I was raised in a house where Christianity was passive.  I was taught that Christ was the son of God and I believed it.  However I was not taught that I needed to place my trust in Christ to be saved.  About the age of 30 or so I had some unusual things happen that drew me to try to understand God better.  Thinking things had to be more complicated Christianity I went looking at other religions.  I wanted something that took more thinking than just “For it is by grace you have been saved, through faith,”  I read everything I could find on Buddhism, Hindu, Sufi, Zen and pretty much every other Middle East and Far East religion. I thought I needed something that required me to work my brain so that my ego could say that I “figured it out.”  This was a 10 year period at the end of which I considered myself a Sufi.  The primary tenant of the Sufi religion is “There is one god upon which man puts many faces.”  I am now aware how totally arrogant that statement is but at the time it made sense to me.

When I was 42 my mother in-law was let go at her job.  She took it very rough.  Over a few months she became very depressed and I was very concerned about her.  At one point I remember telling her she had a choice she either needed to see a pastor or a shrink.  God was watching out for us, she chose the Pastor.  She started going to a regular Bible study and attending church.  After a few months she invited my wife to come along.  The next week my wife told me how cool the music was so I went for the music.  We went to church every week for a few months.  I loved the music and enjoyed what the Pastor was saying.  I agreed with pretty much everything he had to say even though I still held onto my belief of all gods being one god.

One Sunday in October of 2006 while standing and worshiping I heard words I will never forget.  Ok I did not actually hear them.  I am not sure what the words of the song really were.  All I remember is what I heard in my head.  

Even if all those gods you have been reading about were real what did they ever do for anyone?  Even in their own stories they don’t make any claim to have helped anyone.

I was stunned I had to go back over all the things I had read and look for some claim of help by any of them.  In Buddhism a man once walked up to the Buddha and said to him.  “You have it don’t you?”  The Buddha replied “yes.”  The man said, “But you can’t tell me how to get it can you?”  Buddha said, “No” What kind of help is that.  Krishna tells Arjun in the Bagwagita that he cannot help him.  Wow you are a so called god.. and you can’t help him.  What is the point then?  I stood there stunned.  If these “gods” were GOD.. they would know that we are not able to lift ourselves up to their level.  If God created the universe what could we as limited as we are hope to do to be worthy of any relationship with him?  It became clear to me at that point that I needed help to have any relationship with God and that Christ was the only one even offering any help.  I had never doubted he was the Son of God I had just “put other gods before him” There is a line in the book of James where he says,” So you believe that God is one, so do the demons and they shudder.”  Reading this I realized for the first time what I had done.  The demons know that God is God.. but they know they are not saved just by knowing who he is.  They are just as condemned as someone who rejects that he even exists.  At that moment I know I put my TRUST in Christ because I was aware I had no other way to have any relationship with God.  When it says “No one comes to the Father but through me” it is pointing out that we as humans are not capable of reaching up to God we require him reaching down to us.  I walked forward and His help, that I did not know I needed, has changed my life in ways I was not aware were even possible.
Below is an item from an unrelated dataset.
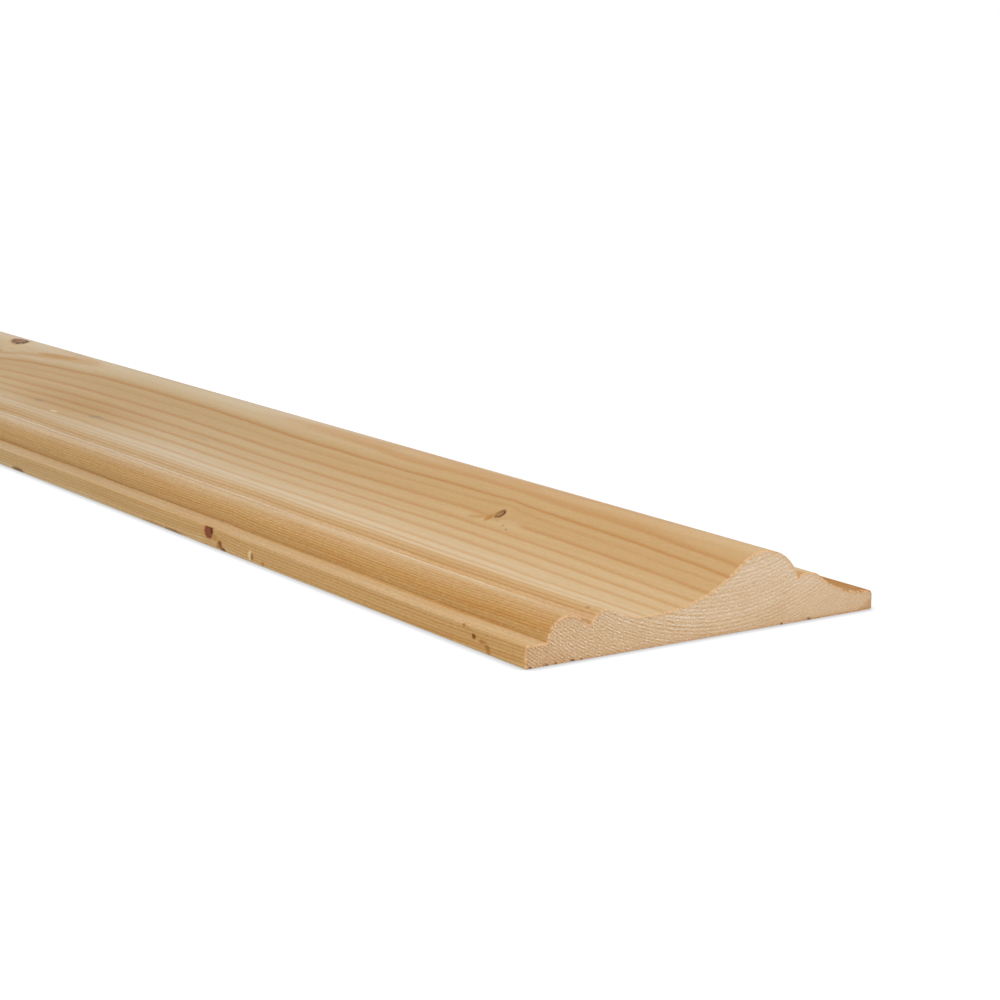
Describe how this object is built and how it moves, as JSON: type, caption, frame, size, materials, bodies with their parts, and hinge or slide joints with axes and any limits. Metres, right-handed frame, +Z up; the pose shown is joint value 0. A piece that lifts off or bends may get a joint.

The depression that had been part of my life, my whole life, was greatly reduced almost right away.  Later once I started serving others it went away completely.  The marriage that had been rough, livable but rough became great.  The most amazing thing was that there was a lot more to this Christianity thing than I had thought.  See I wanted something I could sink my brain into… teeth into brain around.. something like that.  And although the basic function of being saved is very simple.  

Place your trust in Jesus Christ, that He died on the cross for your sins, was buried and rose again, and now sits at the right and of God… and is coming back.